L’emigrazione l’ha conosciuta anche Remo Migotti, di Tualis di Comeglians. Ha 77 anni. “Ho iniziato a lavorare a 16 anni sotto impresa, come carpentire. Poi mi davano pochi soldi. Mio padre era in Francia, mandava 100 lire al mese. Non era sufficiente per mandare avanti la baracca” Anche lui ha fatto la sua bella valigia di cartone; destinazione: Svizzera. “Lì mi hanno fatto il contratto e sono stato 22 anni, sempre con quella ditta. Non ho mai cambiato impresa – spiega con tono concitato -. Nella mia vita non c’è mai stato spazio per i divertimenti, ho solo lavorato.
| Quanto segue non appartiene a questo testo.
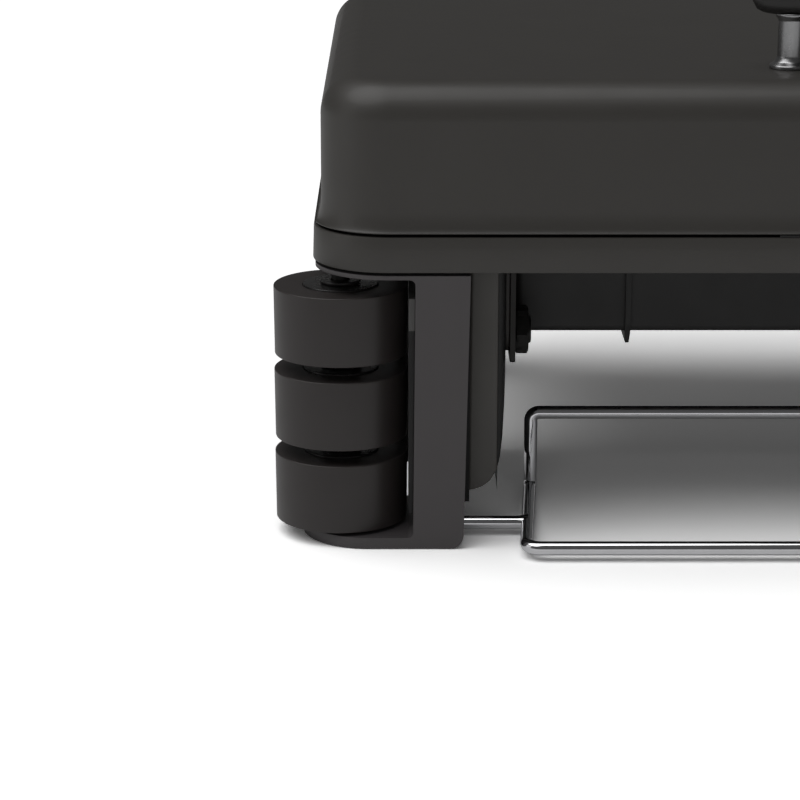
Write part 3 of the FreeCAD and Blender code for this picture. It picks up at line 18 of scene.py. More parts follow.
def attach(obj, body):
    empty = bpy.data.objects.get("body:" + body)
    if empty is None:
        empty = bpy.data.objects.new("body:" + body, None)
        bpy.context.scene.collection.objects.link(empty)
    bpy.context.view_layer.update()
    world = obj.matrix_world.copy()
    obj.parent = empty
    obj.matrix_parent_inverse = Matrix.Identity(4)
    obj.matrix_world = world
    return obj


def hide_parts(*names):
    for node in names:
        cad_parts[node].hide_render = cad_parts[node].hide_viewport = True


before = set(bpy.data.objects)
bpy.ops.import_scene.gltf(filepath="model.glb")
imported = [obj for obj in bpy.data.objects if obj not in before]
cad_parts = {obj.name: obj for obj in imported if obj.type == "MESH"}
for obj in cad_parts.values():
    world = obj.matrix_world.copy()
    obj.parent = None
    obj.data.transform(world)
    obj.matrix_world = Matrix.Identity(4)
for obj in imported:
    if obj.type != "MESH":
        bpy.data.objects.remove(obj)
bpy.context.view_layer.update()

Andavo a vedere il circo una volta all’anno in Svizzera. L’unico divertimento che mi sono permesso nella mia vita. Toccava mettere via i soldi altrimenti non mi sarei mai fatto la casa. Fortunatamente non ho fatto la guerra, ma sono stato militare sotto il fascio, a vent’anni, come telegrafista, all’undicesimo Genio “Pio Spaccamela”, a Udine”. Remo Migotti ha una memoria ferrea, si ricorda ancora il cambio: “Erano 150 lire per franco svizzero”. L’emigrazione per lui è stata una necessità: “La vita in montagna era molto dura, c’era tanta miseria, non c’erano soldi. Il caro vita era altissimo rispetto a quello che si prendeva in paga oraria. Se lavoravi ai pascoli o ai prati, ti pagavano dandoti solo da mangiare. Non era sufficiente per la nostra famiglia. Non potevo farlo”. Il giorno più sentito nei paesi montani era la domenica “perché si andava a Messa, vestiti a festa, e poi c’erano i vespri. Nel pomeriggio ci si trovava con gli amici, per un po’ di svago”.
Se potesse, tornerebbe indietro? “Tornerei in Svizzera.” afferma convinto. “Solo se fosse vivo quel padrone, tornerei da lui, e sono sicuro che mi riprenderebbe. Quando passava in cantiere chiedeva: “Chi ha lavorato qui?” Gli dicevano: “Remo”. E lui rispondeva: “Allora non serve controllare. E’ sicuramente tutto a posto”.